Formula: Sphere (axis of rotation through the center) Moment of inertia Mass Radius
$$\class{brown}{I} ~=~ \frac{2}{5} \, \class{brown}{m} \, r^2$$
$$\class{brown}{I} ~=~ \frac{2}{5} \, \class{brown}{m} \, r^2$$
$$\class{brown}{m} ~=~ \frac{5\class{brown}{I}}{2r^2}$$
$$r ~=~ \sqrt{ \frac{5\class{brown}{I}}{2\class{brown}{m}} }$$
Moment of inertia
$$ \class{brown}{I} $$ Unit $$ \mathrm{kg} \, \mathrm{m}^2 $$
According to \( M ~=~ I \, \alpha \) (\(\alpha\): angular acceleration), the moment of inertia determines how hard it is to generate a torque \(M\) on the body. Moment of inertia \(I\) depends on the mass distribution and on the choice of the axis of rotation.

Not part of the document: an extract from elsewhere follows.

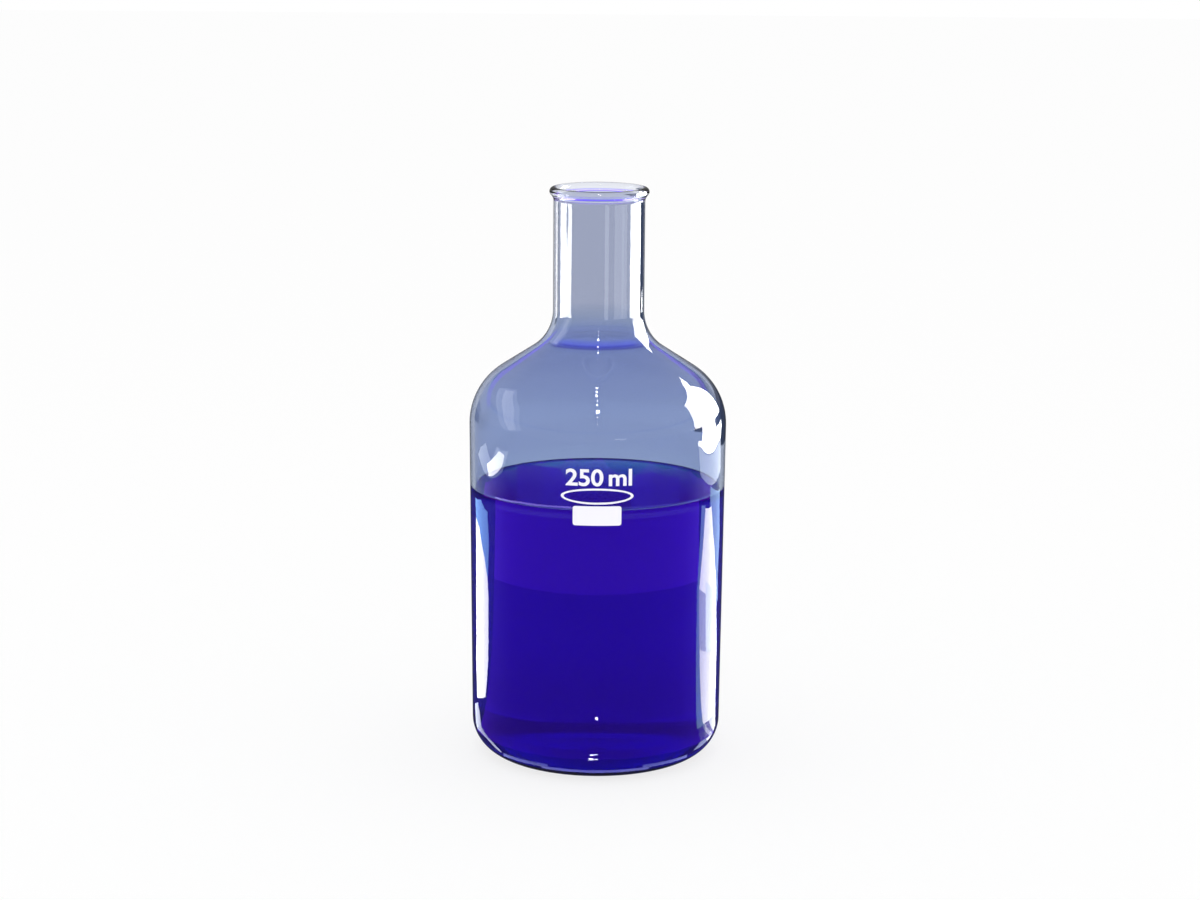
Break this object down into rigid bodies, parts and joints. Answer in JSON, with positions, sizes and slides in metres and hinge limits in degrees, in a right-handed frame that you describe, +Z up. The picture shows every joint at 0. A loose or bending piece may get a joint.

Here the moment of inertia of a homogeneous rotating sphere is calculated, whose axis of rotation passes through the center.
Mass
$$ \class{brown}{m} $$ Unit $$ \mathrm{kg} $$
Total mass of the sphere that is homogeneously distributed within the sphere. The greater the mass, the greater the moment of inertia of the sphere.
Radius
$$ r $$ Unit $$ \mathrm{m} $$
Radius of the sphere. If the radius is doubled, the moment of inertia is quadrupled.